Mas não era só fora de campo que Romário tinha a preferência. Como já era consagrado, o craque deixava a correria para a 'garotada' e preferia esperar a bola lá na frente para dar seus chutes sempre mortais aos goleiros.
"Ele sempre falou para gente: 'eu já treinei demais na minha vida. Agora que sou consagrado, acha que eu vou correr? Que nada. Agora vou deixar para vocês correrem'. Era um cara que observava muito a molecada. Quem ele via que tinha vontade, ele dava muita moral. A gente dava a vida para permanecer por lá. Se ele visse que não estava correndo, ele mandava descer de volta para a base", diz.
E 'ai' de quem não passasse a bola no pé do ex-camisa 11...
"Quando vinha com a bola lá de trás, você poderia ter a melhor opção do mundo para tocar. Mesmo se o Romário tivesse marcado você tinha que dar a bola para ele (risos). Se alguém antecipasse ele, ainda caia na nossa conta (risos). Me falaram para mudar de jogada. Mas eu respondia: 'eu estou subindo agora, se for fazer diferente e errar, ai que não jogo mais'", rememora João Carlos.
E apesar de sempre dar abertura para os companheiros brincarem com ele, os jogadores preferiam não se meterem com a fera, que teve até estátua construída atrás do gol de São Januário, em alusão à comemoração de seu milésimo tento na carreira.
"O Romário, com o jeito dele, o pessoal tinha medo de chegar perto para zoar. No treino ele tratava a gente muito bem e sempre brincava com a molecada. Mesmo quando ele errava no treino de dois toques, ele mandava a gente ir para a roda de bobo: 'vai lá moleque, tu que errou' (risos)", comenta.
"Era um cara fora de série. Chegava atrasado sempre. Curioso que o atacante do time reserva sempre ficava puto porque ele chegava com uns dez minutos de coletivo. O cara que estava jogando no time titular ia para o reserva e o que estava no reserva precisava sair (risos). Ele já vinha no trotezinho e já tirava quem estava no lugar dele. Era muito engraçado e era rotina no Vasco. Era um fenômeno", completa João, que acertou sua ida para o Madureira, onde voltará a jogar o Campeonato Carioca em 2018.
Mandava fora de campo, decidia dentro dele
Isso era comum quando Romário estava em campo pelo time do Vasco. Não era raro o craque ex-PSV, Flamengo, Barcelona, Valencia, Fluminense e seleção brasileira, inclusive, ordenar que o treinador realizasse substituições que julgava importantes ao time.
Contra a Portuguesa, em uma partida no Canindé, ele literalmente decidiu dentro e fora de campo.

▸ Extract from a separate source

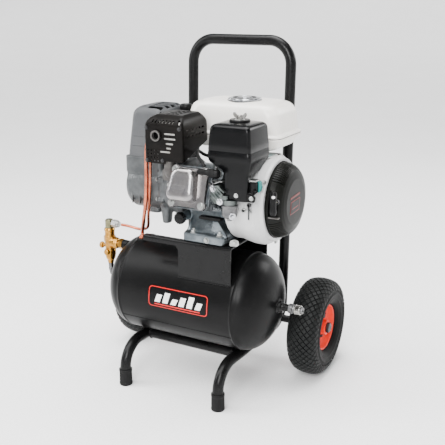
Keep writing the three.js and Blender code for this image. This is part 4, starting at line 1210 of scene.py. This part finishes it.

"Estávamos perdendo de 3 a 0, com 25 minutos. O Ricardo Oliveira [hoje atacante do Santos] destruindo, e o Romário queria ser artilheiro. Ele ficou revoltado no vestiário e mandou tirar o Léo Lima e o Ricardo Bóvio do time. Voltamos para o segundo tempo e ele meteu 3 gols e empatou. Ele conseguiu mudar a escalação e empatar o jogo", lembra João Carlos, sem deixar de recordar o tento do desempate da "Lusa".
"Aos 45 do segundo tempo, o Elson, volante gigante, veio entre mim e o Géder e nos atropelou. Pulou mais do que a gente e fez o gol da vitória deles por 5 a 4", lamenta.
No vestiário, o "Baixinho" estava furioso e deu bronca nos companheiros.
"O Romário chegou revoltado, de uma forma que nunca tinha visto na minha vida. Era difícil jogar mal naquela época, mas eu e o Géder tomamos uma dura inesquecível. Ele tinha conseguido empatar e falou: 'vocês tão de sacanagem'. Foi a primeira e última dura de verdade que ganhei do 'Baixinho' naqueles tempos. Aquele jogo foi bem cruel porque ele queria muito ganhar. Tive que escutar quietinho e ele tinha toda razão", diz.
Ao contrário do que muitos poderiam pensar, o eterno camisa 11 aprimorava sua técnica apurava mesmo já veterano.
"Eu aprendi demais com Romário. A cada dia era uma coisa nova. Ele podia chegar atrasado, mas depois do treino ficava com dois auxiliares cruzando bolas para ele completar de cabeça, de direita, de esquerda, de tudo que é jeito que você pode imaginar. Por isso que ele é o rei da grande e da pequena área. Ele ficava treinado finalização. Não foi um monstro à toa", comenta João Carlos, sem poupar os elogios ao craque, que foi decisivo no tetracampeonato da seleção brasileira na Copa do Mundo dos Estados Unidos.
"Eu lembro de tudo da Copa de 94 e foi o cara que ganhou esse Mundial para a gente. Foi marcante aquilo. Poder jogar ao lado dele era um pouco assustador ali no meio do vestiário. Foi uma experiência fantástica de vida jogar ao lado dele", finaliza.